State schools are secular spaces for all children, regardless of their background, because they are required by law to be there. Religion needs to be sent back to religious spaces, where people have the choice to leave.

On judging a book by its cover

Judging people on what they wear. It’s not ok. He in the torn jeans and worn-out shoes could be so busy raising a pair of kids and looking after a seriously ill partner. Her in the oversized clothes that just don’t suit could be relying on whatever clothes she can scrounge because new clothes would take food from her kids’ mouths.
So far so good? Now, what about her in the micro-mini and midriff top? Judging her on her looks is just as shallow as the first two, but it goes further. By whispering “she’s indecent” you buy in to the objectification of her body. You buy in to a culture that values what you wear, not who you are. The same culture that deems breastfeeding as offensive.
Human bodies are not inherently indecent. But by muttering about indecency, we make parts of the body ‘dirty’. We encourage the feelings of insecurity that many women (and men, but we hear from them less often) have about the skin we’re in. It’s not ok.
And don’t cry ‘think of the children!’. No child is born with body issues. We cultivate them when we insist that bodies are yucky and need covering up. Only then do they see flesh as indecent.
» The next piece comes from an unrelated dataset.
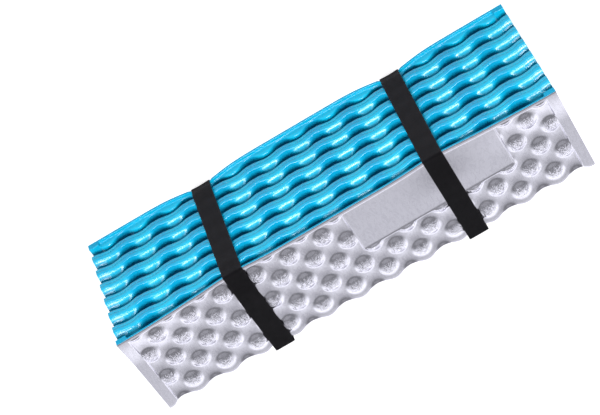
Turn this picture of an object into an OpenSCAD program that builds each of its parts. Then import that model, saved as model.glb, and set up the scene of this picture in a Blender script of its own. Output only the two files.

If you can’t handle your child about the bodies s/he sees, it’s your parenting that has a problem, not another person’s attire.

Things That Make Me Angry

I don’t like homophobia. Sexism riles me right up, racism too. Slut-shaming and rape-denial are not acceptable in my world. Any hate slung at the mentally ill sets me afire. And I refuse to be silent. If you make a comment that fits in any of those categories and I see it, I will make comment. “Don’t like it don’t read it” is not good enough. Your words have power, and I will stand up for those you try and disempower.